Did they make a specific proposition to you?

They told me, ‘Big Al likes your style.’ I had the impression that what he wanted was some legitimate front, and he thought of me as a young kid with a lot of money who didn’t know his ass from second base, and he could use me.

I said, ‘That’s very interesting, and when Big Al gets out of prison, have him contact me.’ I gave them my telephone number on Romaine Street in Hollywood, which is about as much of a dead end as there is for reaching me. If he’d ever called I wouldn’t have known, because no messages came through for me for anyone who wasn’t on my ‘approved’ list.

In fact, much later on, I told the people at Romaine Street, ‘Anything new that comes up, I don’t want to hear about it. We’ll just discuss subjects that I raise. I have enough ideas for two lifetimes.’

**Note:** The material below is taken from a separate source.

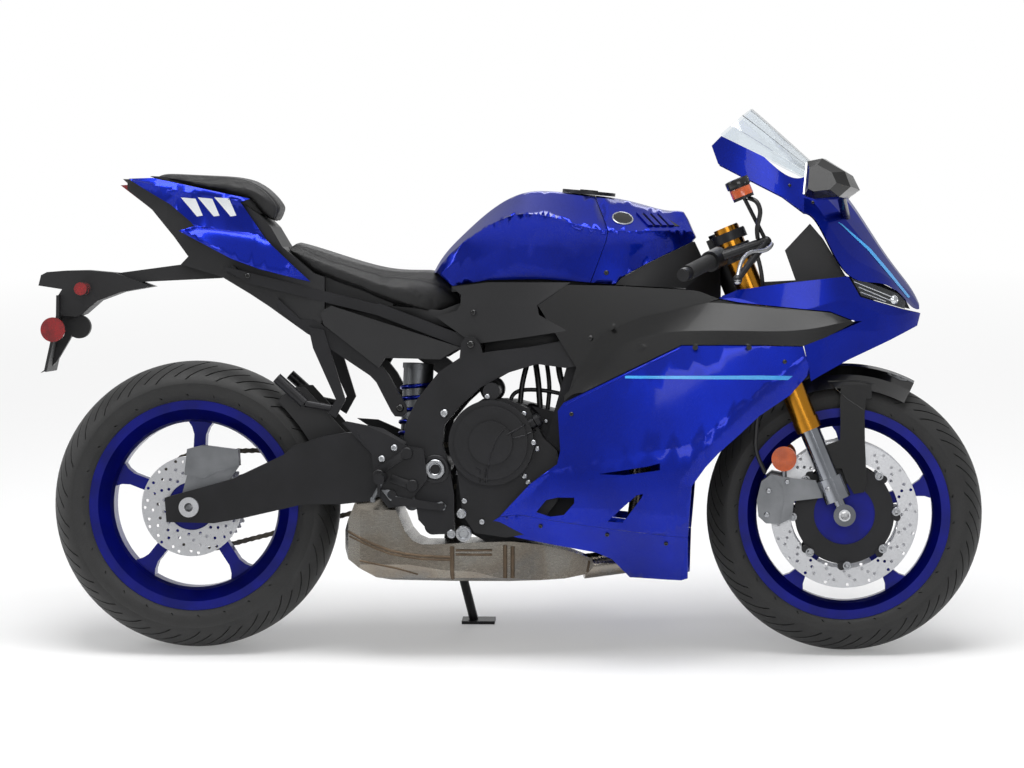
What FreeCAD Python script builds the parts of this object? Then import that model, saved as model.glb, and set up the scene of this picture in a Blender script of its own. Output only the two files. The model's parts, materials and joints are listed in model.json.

I had a lot of money, more and more all the time, no matter what I spent, and I thought I should be doing things with it, not just letting it earn interest. At one point I seriously considered buying a couple of studios to get myself some real weight out there in Hollywood. The cost made even me hesitate, but I would have gone into it if I had the chance. I did buy about a hundred theaters, the Franklin chain, and I went so far as to make an offer for Paramount and MGM, but those studios turned me down.

There was an idiotic rumor went around at one time there that I had offered to buy not just Paramount and MGM but United Artists, Warner Brothers, Universal, First National, and RKO, which would have made me sole owner of Hollywood. But that was a lot more than I cared to chew, even if I could have bitten it off. I couldn’t have afforded it then. Toolco in 1932 was doing very nicely, but I was in no position to buy out Hollywood. Now, yes. But luckily for them I’m no longer interested in the movie business.